** START OF COLLECTED DATA **

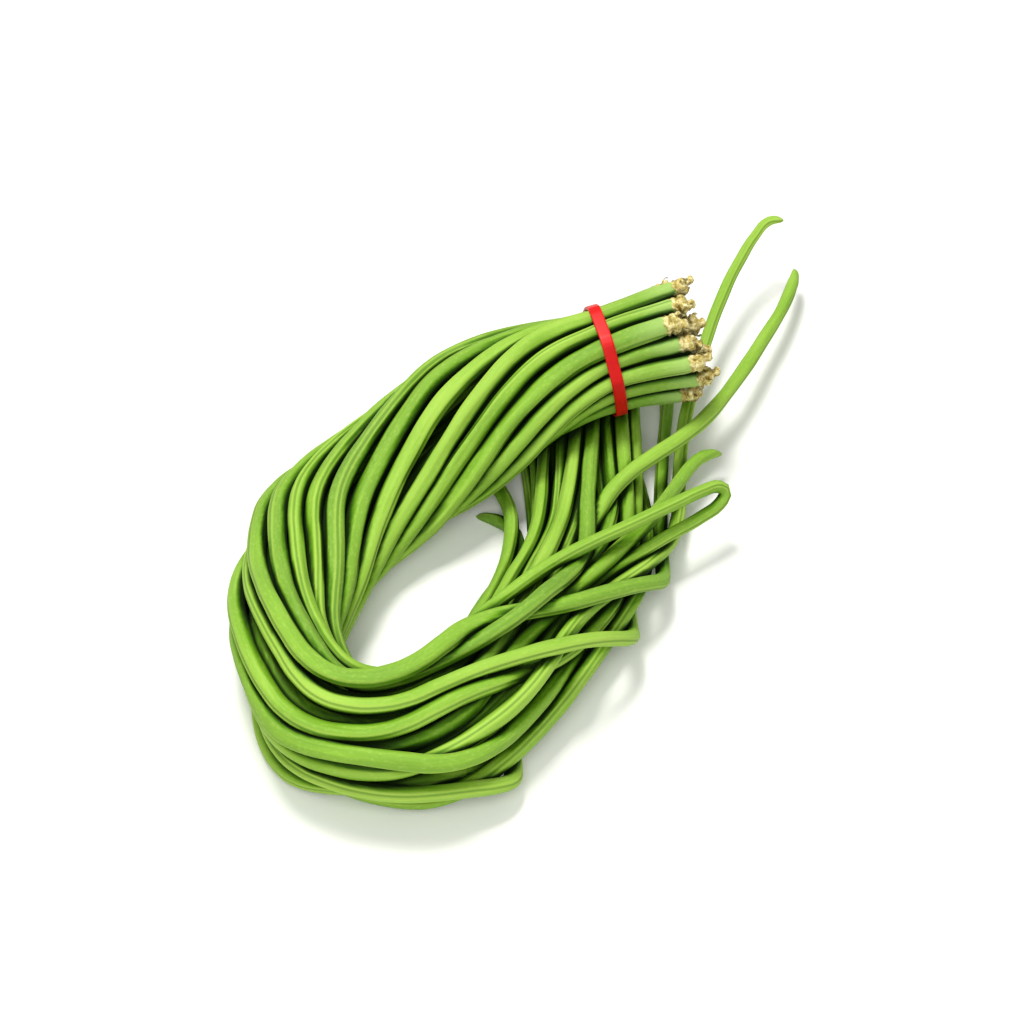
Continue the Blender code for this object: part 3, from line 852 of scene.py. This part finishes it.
# %% Places and patterns on a pod
skin = Finish("pod_skin", Specular_IOR_Level=0.13)
straight = skin.vector("straight")
along = skin.axis(straight, 0)
from_seam = abs(skin.axis(straight, 1))
own_place = skin.moved(straight, skin.number("own_pattern"))
streaks = skin.noise(own_place, (14.0, 700.0, 700.0), detail=3.0, rough=0.55)
patches = skin.noise(own_place, (22.0, 60.0, 60.0))
grain = skin.noise(own_place, (900.0, 1800.0, 1800.0))
specks = skin.noise(own_place, (420.0, 900.0, 900.0))
print("patterns made of", len(skin.nodes), "nodes")

# %% Greens of the living skin
SKIN_GREENS = (
    (0.22, (0.072, 0.200, 0.002)), (0.50, (0.162, 0.350, 0.009)), (0.80, (0.325, 0.525, 0.058)))
# Dark green painted as shade round the tie
TIE_SHADE_GREEN = (0.075, 0.205, 0.006)
PALE_GREEN = (0.36, 0.53, 0.18)
SPECK_GREEN = (0.38, 0.56, 0.09)
RIDGE_GREEN = (0.42, 0.60, 0.08)
GROOVE_GREEN = (0.060, 0.165, 0.003)
BEAK_OLIVE = (0.16, 0.22, 0.030)

lightness = patches * 0.46 + streaks * 0.34 + skin.number("tone") * 0.32 - 0.06
colour = skin.ramp(lightness, SKIN_GREENS)
# Painted shade: the skin darkens from 80 mm to 40 mm from the cut end, round the tie
shade_near_tie = skin.step(along + patches * 20 * MM, 80 * MM, 40 * MM)
colour = skin.blend(shade_near_tie * 0.42, colour, TIE_SHADE_GREEN)
pale = skin.step(along + patches * 14 * MM, 36 * MM, 17 * MM)
colour = skin.blend(pale * 0.50, colour, PALE_GREEN)
speckled = skin.step(specks, 0.50, 0.68)
colour = skin.blend(speckled * 0.20, colour, SPECK_GREEN)
ridge = skin.step(from_seam, 0.5 * MM, 0.9 * MM) * skin.step(from_seam, 2.0 * MM, 1.1 * MM)
colour = skin.blend(ridge * 0.35, colour, RIDGE_GREEN)
groove = skin.step(from_seam, 0.75 * MM, 0.15 * MM)
colour = skin.blend(groove * 0.65, colour, GROOVE_GREEN)
beak = skin.step(skin.number("from_tip") + streaks * 4 * MM, 6.0 * MM, 2.0 * MM)
colour = skin.blend(beak * 0.5, colour, BEAK_OLIVE)
print("with the greens,", len(skin.nodes), "nodes")

# %% [markdown]
# ### Dried stub and dark gaps
# The stalk's remains have dried to tan and end at an uneven edge; the brown in their creases is
# partly their own colour and partly painted shade. A second material would give a straight edge
# along the faces, so the tan is blended in instead.
# Last, the depth that each corner keeps paints shade into the colour: it darkens the sides that
# face a neighbour and nearly blackens the gaps, while skin in the open air gets a painted highlight.

# %% Tan of the stub
# Tan to brown: the brown in the creases is partly the stub's own colour, partly painted shade
STUB_TANS_AND_CREASE_SHADE = (
    (0.36, (0.17, 0.095, 0.012)), (0.50, (0.52, 0.380, 0.120)), (0.64, (0.88, 0.790, 0.460)))
creases = skin.noise(own_place, (420.0, 420.0, 420.0), detail=4.0, rough=0.65)
uneven_edge = skin.noise(own_place, (500.0, 500.0, 500.0))
dried = skin.step(along + uneven_edge * 4.0 * MM, 13.0 * MM, 11.6 * MM)
colour = skin.blend(dried, colour, skin.ramp(creases, STUB_TANS_AND_CREASE_SHADE))
print("with the stub,", len(skin.nodes), "nodes")

# %% Painted highlight in the open, painted shade on the sides and in the gaps
HIGHLIGHT_GREEN = (0.52, 0.69, 0.22)
SIDE_SHADE_GREEN = (0.015, 0.082, 0.0)
GAP_SHADE_GREEN = (0.003, 0.013, 0.0)
depth = skin.number("depth")
# Painted highlight: skin that nothing stands near is made paler
open_highlight = skin.step(depth, 0.20, 0.0)
colour = skin.blend(open_highlight * 0.14, colour, HIGHLIGHT_GREEN)
# Painted shade on the sides that face a neighbour
beside = skin.step(depth, 0.03, 0.32)
colour = skin.blend(beside * (0.74 - dried * 0.45), colour, SIDE_SHADE_GREEN)
# Painted shade, nearly black, in the gaps between pods
shaded_gaps = skin.step(depth, 0.20, 0.54)
colour = skin.blend(shaded_gaps * (0.95 - dried * 0.45), colour, GAP_SHADE_GREEN)
print("with the gaps,", len(skin.nodes), "nodes")

# %% Furrows and shine
furrows = skin.noise(own_place, (9.0, 330.0, 330.0))
height = furrows * 2.4 + streaks * 0.9 + grain * 0.10 + dried * creases * 6.0
skin.use(
    Base_Color=colour,
    Roughness=0.58 + grain * 0.10 + dried * 0.25 + shaded_gaps * 0.2,
    Normal=skin.bump(height, distance=0.14 * MM, strength=0.7))
for piece in pods:
    skin.cover(piece)
print("pod skin made of", len(skin.nodes), "nodes, on", len(pods), "pods")

# %% [markdown]
# ## Elastic band
# The band is a flat strip of red rubber, stretched so tight that it lies straight from pod to
# pod. A strip drawn as a curve would have to be fitted by hand, but the solid band already lies
# right. So a wide open tube is placed round the tie, along the bunch, and shrunk onto the solid.
# Then it gets its thickness, soft edges and a little unevenness, as a stretched strip has.

# %% Band's own axis
band_corners = np.array([vertex.co[:] for vertex in solids["band"].data.vertices])
band_middle = band_corners.mean(axis=0)
least_spread_first = np.linalg.eigh(np.cov((band_corners - band_middle).T))[1]
band_axis = Vector(least_spread_first[:, 0])
print("the bunch runs through the band along", [round(value, 3) for value in band_axis])

# %% Shrink a tube onto it
BAND_WIDTH = 5.5 * MM
SHRUNK_WIDTH = 4.0 * MM
TUBE_RADIUS = 34 * MM
TUBE_SIDES = 160
CUTS_ACROSS = 3
deselect()
bpy.ops.mesh.primitive_cylinder_add(
    vertices=TUBE_SIDES, radius=TUBE_RADIUS, depth=SHRUNK_WIDTH, end_fill_type="NOTHING",
    location=Vector(band_middle), rotation=band_axis.to_track_quat("Z", "Y").to_euler())
band = bpy.context.object
band.name = "band_strip"


def runs_across(edge):
    return abs((edge.verts[0].co - edge.verts[1].co).normalized().z) > 0.9


bpy.ops.object.mode_set(mode="EDIT")
across = select_where(band, runs_across, "EDGE")
bpy.ops.mesh.subdivide(number_cuts=CUTS_ACROSS)
bpy.ops.object.mode_set(mode="OBJECT")
shrink = band.modifiers.new("shrink", "SHRINKWRAP")
shrink.target = solids["band"]
shrink.wrap_method = "PROJECT"
shrink.use_negative_direction = True
shrink.use_positive_direction = False
apply_modifiers(band)
band.scale.z = BAND_WIDTH / SHRUNK_WIDTH
bpy.ops.object.transform_apply(location=True, rotation=True, scale=True)
print("strip of", len(band.data.polygons), "faces,", across, "across")

# %% Thickness and soft edges
BAND_THICKNESS = 1.6 * MM
EDGE_ROUNDING = 0.35 * MM
thick = band.modifiers.new("thickness", "SOLIDIFY")
thick.thickness = BAND_THICKNESS
thick.offset = -1.0
soft = band.modifiers.new("soft_edges", "BEVEL")
soft.width = EDGE_ROUNDING
soft.segments = 2
soft.limit_method = "ANGLE"
fine = band.modifiers.new("fine", "SUBSURF")
fine.levels = 1
fine.render_levels = 1
apply_modifiers(band)
band.data.shade_smooth()
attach(band, "root")
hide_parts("band")
print("band of", len(band.data.polygons), "faces")

# %% [markdown]
# ### Red rubber
# Rubber is matt and coloured through. Stretched, it is lighter where it is thin and darker where
# it is thick, so a soft noise blends two reds, and the same noise with a fine grain makes its
# surface slightly uneven. The band doesn't bend any more, so its own Object coordinates will do.

# %% Rubber of the band
DARK_RED = (0.42, 0.001, 0.001)
BRIGHT_RED = (0.70, 0.005, 0.004)
rubber = Finish("red_rubber", Specular_IOR_Level=0.22)
place = rubber.object_place()
worn = rubber.noise(place, (160.0, 160.0, 160.0), detail=3.0)
fine_grain = rubber.noise(place, (1500.0, 1500.0, 1500.0))
rubber.use(
    Base_Color=rubber.blend(worn, DARK_RED, BRIGHT_RED),
    Roughness=0.34 + worn * 0.2,
    Normal=rubber.bump(fine_grain * 0.4 + worn, distance=0.1 * MM, strength=0.5))
rubber.cover(band)
print("rubber made of", len(rubber.nodes), "nodes")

** END OF COLLECTED DATA **

* _DIRECTIVE_: Everything from the first line through the line containing "BEAK_OLIVE = (0.16, 0.22, 0.030)" should be quoted exactly, and nothing beyond it.

* _FINAL RESULT_:
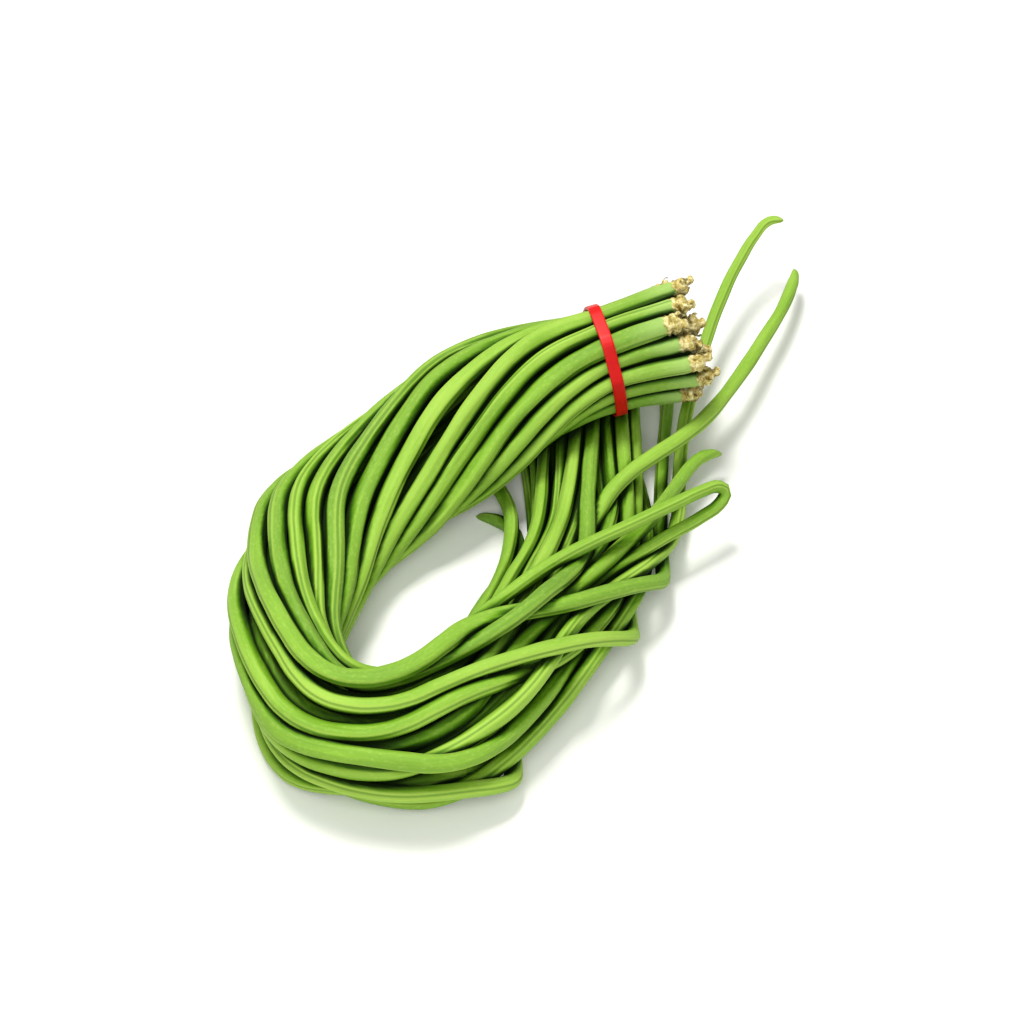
Continue the Blender code for this object: part 3, from line 852 of scene.py. This part finishes it.
# %% Places and patterns on a pod
skin = Finish("pod_skin", Specular_IOR_Level=0.13)
straight = skin.vector("straight")
along = skin.axis(straight, 0)
from_seam = abs(skin.axis(straight, 1))
own_place = skin.moved(straight, skin.number("own_pattern"))
streaks = skin.noise(own_place, (14.0, 700.0, 700.0), detail=3.0, rough=0.55)
patches = skin.noise(own_place, (22.0, 60.0, 60.0))
grain = skin.noise(own_place, (900.0, 1800.0, 1800.0))
specks = skin.noise(own_place, (420.0, 900.0, 900.0))
print("patterns made of", len(skin.nodes), "nodes")

# %% Greens of the living skin
SKIN_GREENS = (
    (0.22, (0.072, 0.200, 0.002)), (0.50, (0.162, 0.350, 0.009)), (0.80, (0.325, 0.525, 0.058)))
# Dark green painted as shade round the tie
TIE_SHADE_GREEN = (0.075, 0.205, 0.006)
PALE_GREEN = (0.36, 0.53, 0.18)
SPECK_GREEN = (0.38, 0.56, 0.09)
RIDGE_GREEN = (0.42, 0.60, 0.08)
GROOVE_GREEN = (0.060, 0.165, 0.003)
BEAK_OLIVE = (0.16, 0.22, 0.030)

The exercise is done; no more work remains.